The theory about how to best “utilize” your machines involves engineering logic that has certainly changed over the years. Back in the 70’s, 80’s and even the 90’s, there were those that subscribed to the theory that, in order to justify the purchase of expensive machines, it was absolutely necessary that those machines run product as close to 100% of the time as possible. If a department manager didn’t keep the machines running, the accountants would issue a bad report card.
Of course, in order for the machines to remain utilized, it was necessary to release sufficient product to the line to keep the machines “fed”. Engineers would do exhaustive studies to determine just how much product was needed in front of the machines to ensure that the machines were never starved for product to run. It was better to be safe and have more than enough than to starve the machine for work.

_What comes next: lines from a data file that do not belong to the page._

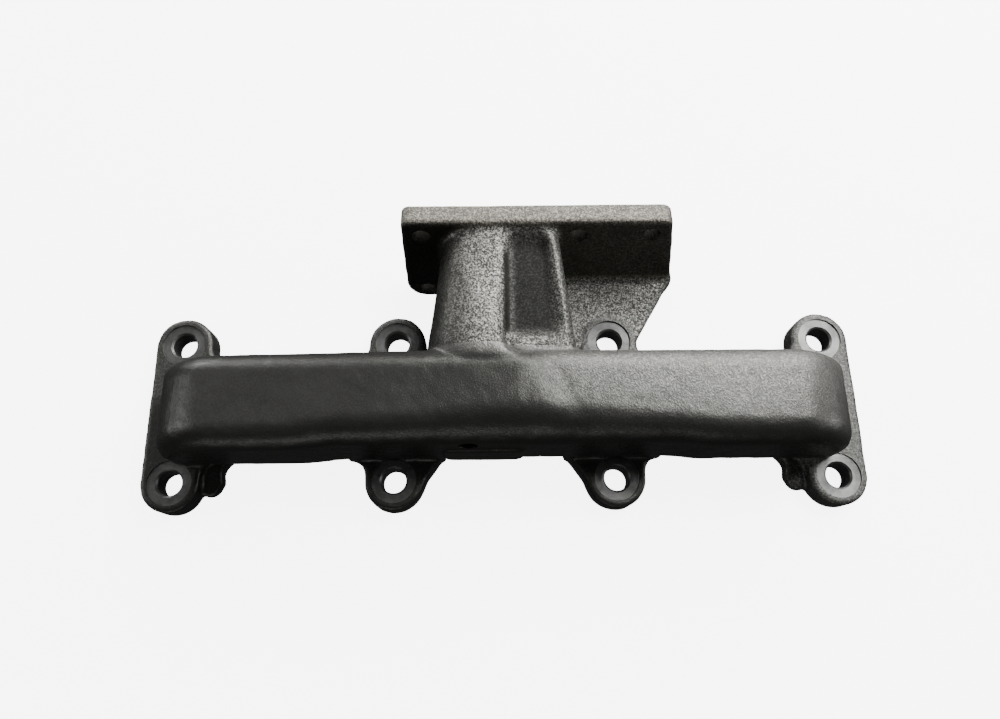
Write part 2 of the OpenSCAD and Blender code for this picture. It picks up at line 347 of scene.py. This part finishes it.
def web_field():
    """Support web between the third flange and the turbo flange."""
    web_low, web_high = box_mm("support_web")
    corner = np.array([web_high[0], 65.0])
    foot = np.array([BOLT_X[2] + LUG_R, ROW_Y])
    along = (corner - foot) / np.linalg.norm(corner - foot)
    slant = (X - foot[0]) * along[1] - (Y - foot[1]) * along[0]
    plan = np.maximum(slant, slab(X, 15, web_high[0]))
    plan = np.maximum(plan, 5 - Y)
    front = FLANGE_T + 7 * ramp(Y, ROW_Y + 8, ROW_Y + 46)
    web = meet(plan, Z - front, 1.8)
    return meet(web, web_low[2] - Z, 1.5)


PORT_HALF = (13, 14)
PORT_CORNER_R = 8
DUCT_LEFT, DUCT_RIGHT, DUCT_FRONT = -30, 27, 45
DUCT_TAPER_LEFT, DUCT_TAPER_RIGHT = 7.4, 7.6


def passages_field():
    """Everything that the gas flows through."""
    back = FLANGE_T + WALL
    body = meet(np.abs(X) - (END_X - WALL), Z - (FRONT_MID - FRONT_BULGE - WALL), SHOULDER_R - WALL)
    body = meet(body, slab(Y, BOTTOM_Y + WALL, TOP_Y - WALL), 8)
    hollow = meet(body, back - Z, 8)
    for port in record["physics"]["openings"]:
        if port["name"].startswith("exhaust_port"):
            low, high = np.array(port["box_m"]) / MM
            mid = ((low + high) / 2)[:2]
            hole = rect(X, Y, mid - PORT_HALF, mid + PORT_HALF, PORT_CORNER_R)
            hollow = unite(hollow, np.maximum(hole, Z - back - 6), 4)
    rise = (Y - TOP_Y) / (RISER_TOP_Y - TOP_Y)
    duct_low = [DUCT_LEFT + DUCT_TAPER_LEFT * rise, back - rise]
    duct_high = [DUCT_RIGHT - DUCT_TAPER_RIGHT * rise, DUCT_FRONT - rise]
    duct = np.maximum(rect(X, Z, duct_low, duct_high, 8), TOP_Y - WALL - 4 - Y)
    return unite(hollow, duct, 5)


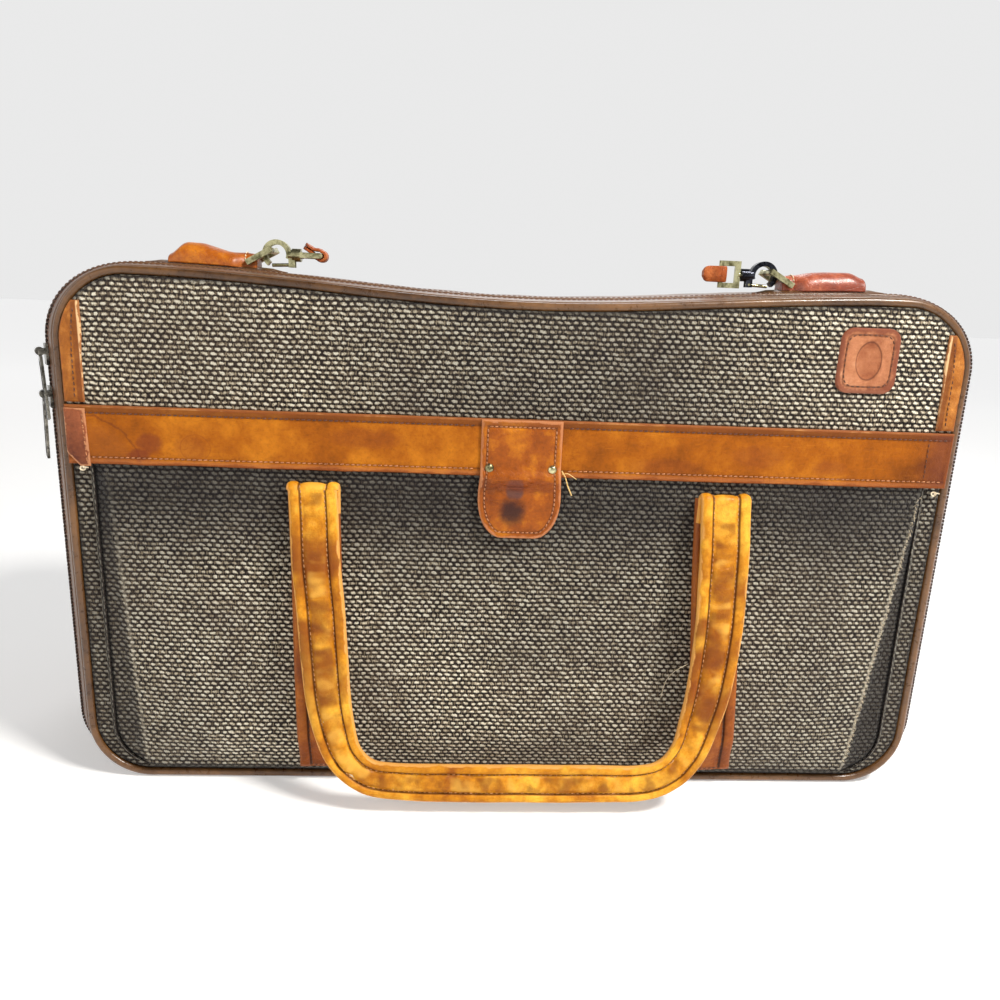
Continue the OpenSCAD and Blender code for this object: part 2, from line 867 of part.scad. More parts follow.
shell_gusset();
base_panel();
back_panel();
back_board();
base_board();
lining_walls();
lining_back();
rear_piping();
rear_frame_wire();
shell_zip_tape();
shell_zip_teeth();
rear_handle_straps();
hood_left();
hood_right();
lid_gusset();
lid_base();
front_panel();
upper_panel();
front_board();
lid_lining();
front_piping();
front_frame_wire();
lid_zip_tape();
lid_zip_teeth();
pocket_panel();
pocket_band();
side_trim_left();
side_trim_right();
badge();
front_handle_straps();
tab_top();
tab_rivets();
snap_socket();
tab_flap();
snap_stud();
front_handle();
front_handle_core();
rear_handle();
rear_handle_core();
ring_left();
ring_right();
hook_left();
hook_right();
gate_left();
gate_right();
eye_left();
eye_right();
strap_end_left();
strap_end_right();
slider_high();
slider_low();
pull_high();
pull_low();
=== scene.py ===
import math

import bmesh
import bpy
import numpy as np
from mathutils import Matrix, Vector


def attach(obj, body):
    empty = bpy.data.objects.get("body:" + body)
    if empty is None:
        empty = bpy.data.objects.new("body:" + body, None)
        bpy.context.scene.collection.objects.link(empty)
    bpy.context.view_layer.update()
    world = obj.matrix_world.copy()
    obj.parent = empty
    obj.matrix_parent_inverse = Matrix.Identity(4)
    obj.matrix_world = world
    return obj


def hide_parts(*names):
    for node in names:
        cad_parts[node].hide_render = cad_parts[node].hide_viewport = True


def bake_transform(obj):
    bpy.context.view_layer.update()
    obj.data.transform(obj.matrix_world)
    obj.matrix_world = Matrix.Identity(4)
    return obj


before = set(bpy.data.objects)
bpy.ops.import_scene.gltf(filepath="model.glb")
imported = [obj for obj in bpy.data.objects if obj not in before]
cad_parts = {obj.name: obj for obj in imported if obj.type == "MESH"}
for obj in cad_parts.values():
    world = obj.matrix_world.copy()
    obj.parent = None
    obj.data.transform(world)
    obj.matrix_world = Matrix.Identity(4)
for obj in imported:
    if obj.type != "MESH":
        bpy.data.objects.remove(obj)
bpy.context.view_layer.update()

# ---- sizes, in millimetres, as in the CAD
MM = 0.001
HALF_W, CASE_H, HALF_D = 280.0, 334.0, 100.0
TOP_R, LOW_R = 45.0, 40.0
SAG = 11.0
FLAT_X, TOP_FLAT_X = HALF_W - LOW_R, HALF_W - TOP_R
FLARE, FLARE_END, BULGE, TOP_SHARE = 0.65, 23.0, 18.0, 0.2
ZIP_Y = -82.0
PIPE_R = 2.5
INSET = 5.2
CLOTH = 2.0
BAND_LOW, BAND_HIGH = 217.0, 253.0
POCKET_Y, BAND_Y, TAB_Y = -104.7, -106.9, -109.1
STRAP_X, SPLAY = 128.0, 8.0
FRONT_SPLAY_LEFT, FRONT_SPLAY_RIGHT = -4.0, 12.0
FOLD_Z, TILT = 211.0, math.radians(7.5)
RING_X, FIT_Y = 172.0, -58.0
OUT_FRONT, OUT_BACK = (0, -1, 0), (0, 1, 0)

rng = np.random.default_rng(11)


# ---- outline of the case
def sag_z(x):
    return CASE_H - SAG * (1 + np.cos(np.pi * x / TOP_FLAT_X)) / 2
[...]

While this scenario gave comfort to the accountants, it usually created a disaster for production. Those of us that subscribed to Just in Time values preached the concept of “Effective Utilization” as opposed to standard utilization to our management. Standard utilization is measured by determining the percentage of production time that the machine was putting out product. But what if there was no requirement for product? How can you keep a machine running if there is no product to run? Well, that manager’s report card would be adversely affected under those conditions.
On the other hand, if you had enough product to keep your machines utilized 50% of the time and you actually ran your machines 50% of the time, your effective utilization would be 100%. Getting the accountants (in those days) to believe that production was actually getting 100 percent utilization from their machines was a tough sell.
Determining how many machines was needed to meet not only the present demand, but a projected demand, was one thing. Presenting a case to management for the purchase of those machines was quite another. In some of the companies that I have worked with, it was a common belief to be safe rather than sorry. Being safe meant purchasing the bigger, faster machines which also meant more expensive.